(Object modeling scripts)

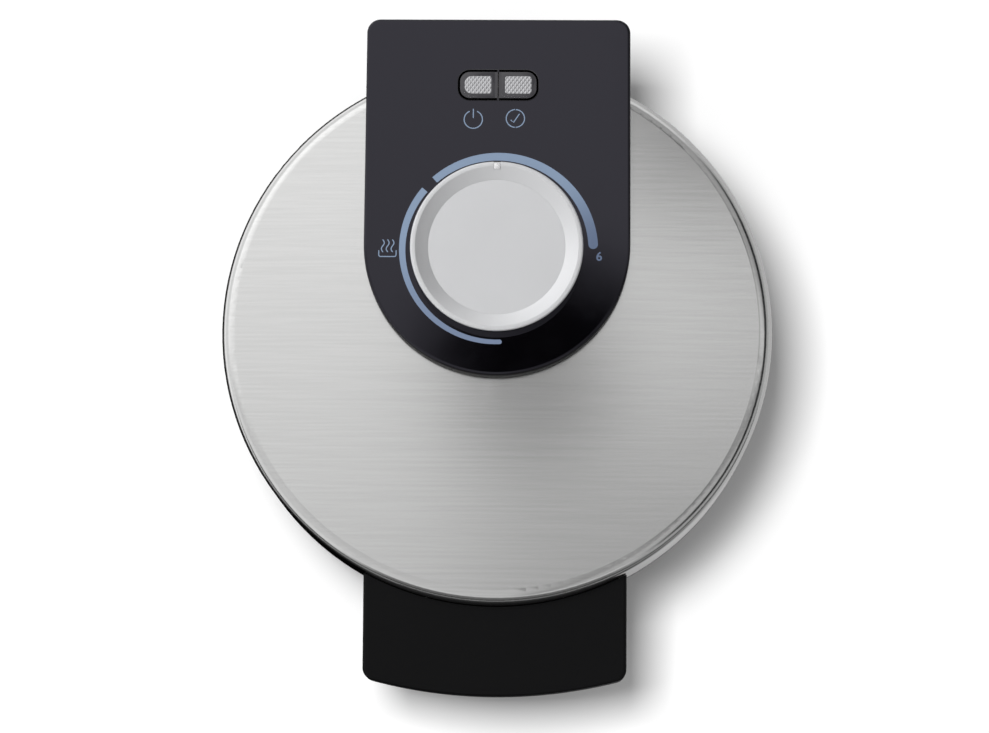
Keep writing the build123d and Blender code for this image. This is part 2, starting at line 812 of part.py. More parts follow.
with BuildPart() as lower_grid_plate:
    with BuildSketch(round_profile):
        with BuildLine():
            Polyline(
                (0, plate_back_z),
                (back_radius, plate_back_z),
                (step_radius, flange_under_z),
                (flange_radius, flange_under_z),
                (flange_radius, rim_z),
                (moat_outer, rim_z),
                (moat_outer - moat_slope, rim_z - moat_depth),
                (moat_inner + moat_slope, rim_z - moat_depth),
                (moat_inner, rim_z),
                (waffle_radius, rim_z),
                (cup_floor_radius, cup_floor_z),
                (0, cup_floor_z),
                close=True,
            )
        make_face()
    revolve(axis=round_axis)
    with BuildSketch(round_plane.offset(cup_floor_z)):
        with Locations(pegs):
            Rectangle(peg_base, peg_base)
        Circle(field_radius, mode=Mode.INTERSECT)
    extrude(amount=peg_height, taper=peg_draft)
    for ridge_axis in (round_profile, side_plane):
        with BuildSketch(ridge_axis):
            with BuildLine():
                Polyline(
                    (-ridge_base / 2, cup_floor_z - plate_floor / 2),
                    (ridge_base / 2, cup_floor_z - plate_floor / 2),
                    (ridge_base / 2, cup_floor_z),
                    (ridge_width / 2, cup_floor_z + peg_height),
                    (-ridge_width / 2, cup_floor_z + peg_height),
                    (-ridge_base / 2, cup_floor_z),
                    close=True,
                )
            make_face()
        extrude(amount=waffle_radius, both=True)
    with BuildSketch(round_plane.offset(plate_back_z)):
        for cheek_ring in (element_ring - cheek_middle, element_ring + cheek_middle):
            Circle(cheek_ring + element_cheek / 2)
            Circle(cheek_ring - element_cheek / 2, mode=Mode.SUBTRACT)
        with Locations((0, element_ring)):
            Rectangle(2 * bend_x, 2 * element_bend, mode=Mode.SUBTRACT)
    extrude(amount=-cheek_height)
    with BuildSketch(round_plane.offset(plate_back_z)):
        with Locations(ring_points(post_ring, post_angles)):
            Circle(post_radius)
    extrude(amount=-pan_drop)
    with BuildSketch(round_plane.offset(pan_floor_z)):
        with Locations(ring_points(post_ring, post_angles)):
            Circle(hole_radius)
    extrude(amount=screw_bite + fit_gap, mode=Mode.SUBTRACT)
    with BuildSketch(round_plane.offset(flange_under_z)):
        with Locations(ring_points(plate_screw_ring, plate_screw_angles)):
            Circle(hole_radius)
    extrude(amount=screw_bite, mode=Mode.SUBTRACT)
finish("lower_grid_plate", lower_grid_plate)

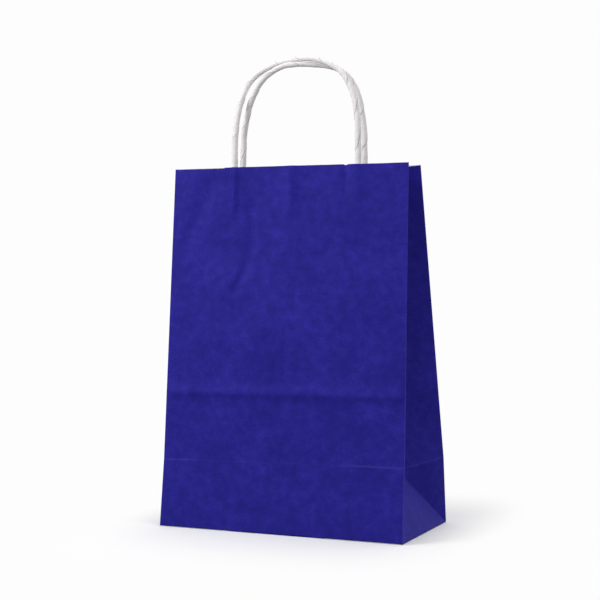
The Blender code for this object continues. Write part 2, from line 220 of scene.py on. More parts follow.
def panel_place(side, across, up):
    """Places on a large panel; across is a share of its width, and up is paper above the base."""
    across, up = np.broadcast_arrays(np.asarray(across, float), np.asarray(up, float))
    at_base = side * BASE_DEPTH / 2
    at_crease = CREASE_SHIFT + side * (BASE_DEPTH - CREASE_TUCK) / 2
    at_mouth = side * MOUTH_GAP / 2
    crease_up = crease_height(side, across)
    crease_z = np.sqrt(crease_up**2 - (at_crease - at_base) ** 2)
    upper = SHEET_HEIGHT - crease_up
    upper_z = np.sqrt(upper**2 - (at_mouth - at_crease) ** 2)
    low = up / crease_up
    high = (up - crease_up) / upper
    y = np.where(low < 1, at_base + (at_crease - at_base) * low, at_crease + (at_mouth - at_crease) * high)
    z = np.where(low < 1, crease_z * low, crease_z + upper_z * high)
    half = PANEL_WIDTH / 2 - SIDE_LEAN_IN * up / SHEET_HEIGHT
    x = (2 * across - 1) * half + MOUTH_SHIFT_X * up / SHEET_HEIGHT
    return np.stack([x, y, z], -1)


def meet_three(centres, radii, near):
    """The point at three distances from three points that lies nearer to a fourth."""
    first, second, third = centres
    ex = (second - first).normalized()
    along = ex.dot(third - first)
    ey = (third - first - ex * along).normalized()
    ez = ex.cross(ey)
    wide = (second - first).length
    high = ey.dot(third - first)
    x = (radii[0] ** 2 - radii[1] ** 2 + wide**2) / (2 * wide)
    y = (radii[0] ** 2 - radii[2] ** 2 + along**2 + high**2 - 2 * along * x) / (2 * high)
    z = math.sqrt(max(radii[0] ** 2 - x**2 - y**2, 0.0))
    level = first + ex * x + ey * y
    meetings = [level + ez * turn * z for turn in (1, -1)]
    return min(meetings, key=lambda meeting: (meeting - near).length)


def gusset_fold(across, steps=48):
    """Paper heights and places of one gusset's centre fold, from the tucked triangle's tip to the mouth."""
    ups = np.linspace(HALF_GUSSET, SHEET_HEIGHT, steps)
    sides = [[Vector(panel_place(side, across, up)) for side in (FRONT, BACK)] for up in ups]
    foot = Vector((panel_place(FRONT, across, 0.0) + panel_place(BACK, across, 0.0)) / 2)
    points = [meet_three([*sides[0], foot], [HALF_GUSSET] * 3, Vector((0, 0, HALF_GUSSET)))]
    rise = ups[1] - ups[0]
    for pair in sides[1:]:
        above = points[-1] + Vector((0, 0, rise))
        points.append(meet_three([*pair, points[-1]], [HALF_GUSSET, HALF_GUSSET, rise], above))
    return ups, np.array(points)


folds = {across: gusset_fold(across) for across in (0.0, 1.0)}
for across, (ups, line) in folds.items():
    inward = abs(line[-1, 0] - panel_place(FRONT, across, SHEET_HEIGHT)[0]) / MM
    print(f"gusset at {across:.0f}: the centre fold is tucked {inward:.1f} mm in at the mouth")

# %% [markdown]
# ## A grid that is fine where the paper bends
# A bend needs faces smaller than its radius, and flat paper doesn't. So the grid's lines are placed by
# walking along the sheet with a step that grows with the distance from the nearest fold, crease or edge.
# Below the crease ring the gusset folds along 45 degree lines. Its rows and columns use one list of
# places there, so that the grid's corners fall exactly on the diagonals.

# %% Rows and columns
FINEST, COARSEST = 0.5 * MM, 2.9 * MM
GROWTH = 0.24  # a step grows by this share of its distance from the nearest bend
LEG_FLANKS = [53.5 * MM, 57.5 * MM]  # bends beside a cord's leg, from the nearer side fold
IMPRINT = BASE_DEPTH  # where the flat bag's folded bottom pressed on the front panel
PRESS_MIDDLE = IMPRINT + 2 * MM
SAME = 1e-6  # places less than a micrometre apart are one place


def graded(start, end, features):
    """Places from start to end, close together near the features."""
    places = [start]
    while places[-1] < end:
        here = places[-1]
        distance = min(abs(here + FINEST - feature) for feature in features)
        places.append(here + min(COARSEST, FINEST + GROWTH * distance))
    stretch = (end - start) / (places[-1] - start)
    return [start + (place - start) * stretch for place in places]


quarter = graded(0.0, HALF_GUSSET / 2, [0.0])
half_steps = quarter + [HALF_GUSSET - place for place in reversed(quarter[:-1])]
gusset_steps = half_steps + [BASE_DEPTH - place for place in reversed(half_steps[:-1])]
panel_half = graded(0.0, PANEL_WIDTH / 2, [0.0, *LEG_FLANKS])
panel_steps = panel_half + [PANEL_WIDTH - place for place in reversed(panel_half[:-1])]
upper_rows = graded(HALF_GUSSET, SHEET_HEIGHT, [HALF_GUSSET, PRESS_MIDDLE, SHEET_HEIGHT])
rows = np.array(half_steps + upper_rows[1:])
walls = [("front", panel_steps), ("right", gusset_steps), ("back", panel_steps), ("left", gusset_steps)]
columns = [(wall, step) for wall, steps in walls for step in steps[:-1]]
print(f"{len(rows)} rows and {len(columns)} columns")

# %% [markdown]
# ## Every grid point in its folded place
# A point on a panel comes straight from the panel's rule. A point on a gusset lies between a side fold and
# the centre fold. Below the ring the gusset has three flat faces: one triangle on the base, whose tip is
# tucked in, and two small ones beside it.

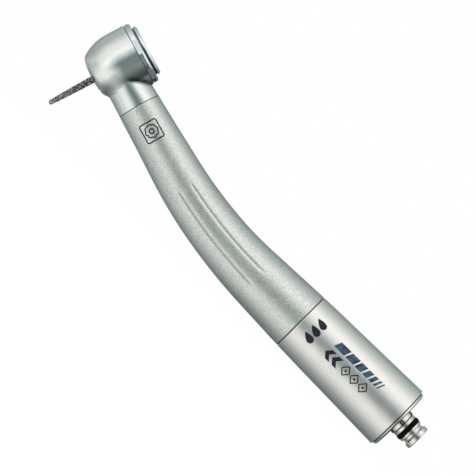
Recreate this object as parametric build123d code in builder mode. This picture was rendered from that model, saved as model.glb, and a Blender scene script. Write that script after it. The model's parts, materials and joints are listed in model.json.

- WORK INSTRUCTIONS: Write the lines again exactly, beginning at the line that has "The Blender code" and stopping after the line that has "return min(meetings, key=lambda"; include no other lines.

- COMPLETE RESPONSE:
The Blender code for this object continues. Write part 2, from line 220 of scene.py on. More parts follow.
def panel_place(side, across, up):
    """Places on a large panel; across is a share of its width, and up is paper above the base."""
    across, up = np.broadcast_arrays(np.asarray(across, float), np.asarray(up, float))
    at_base = side * BASE_DEPTH / 2
    at_crease = CREASE_SHIFT + side * (BASE_DEPTH - CREASE_TUCK) / 2
    at_mouth = side * MOUTH_GAP / 2
    crease_up = crease_height(side, across)
    crease_z = np.sqrt(crease_up**2 - (at_crease - at_base) ** 2)
    upper = SHEET_HEIGHT - crease_up
    upper_z = np.sqrt(upper**2 - (at_mouth - at_crease) ** 2)
    low = up / crease_up
    high = (up - crease_up) / upper
    y = np.where(low < 1, at_base + (at_crease - at_base) * low, at_crease + (at_mouth - at_crease) * high)
    z = np.where(low < 1, crease_z * low, crease_z + upper_z * high)
    half = PANEL_WIDTH / 2 - SIDE_LEAN_IN * up / SHEET_HEIGHT
    x = (2 * across - 1) * half + MOUTH_SHIFT_X * up / SHEET_HEIGHT
    return np.stack([x, y, z], -1)


def meet_three(centres, radii, near):
    """The point at three distances from three points that lies nearer to a fourth."""
    first, second, third = centres
    ex = (second - first).normalized()
    along = ex.dot(third - first)
    ey = (third - first - ex * along).normalized()
    ez = ex.cross(ey)
    wide = (second - first).length
    high = ey.dot(third - first)
    x = (radii[0] ** 2 - radii[1] ** 2 + wide**2) / (2 * wide)
    y = (radii[0] ** 2 - radii[2] ** 2 + along**2 + high**2 - 2 * along * x) / (2 * high)
    z = math.sqrt(max(radii[0] ** 2 - x**2 - y**2, 0.0))
    level = first + ex * x + ey * y
    meetings = [level + ez * turn * z for turn in (1, -1)]
    return min(meetings, key=lambda meeting: (meeting - near).length)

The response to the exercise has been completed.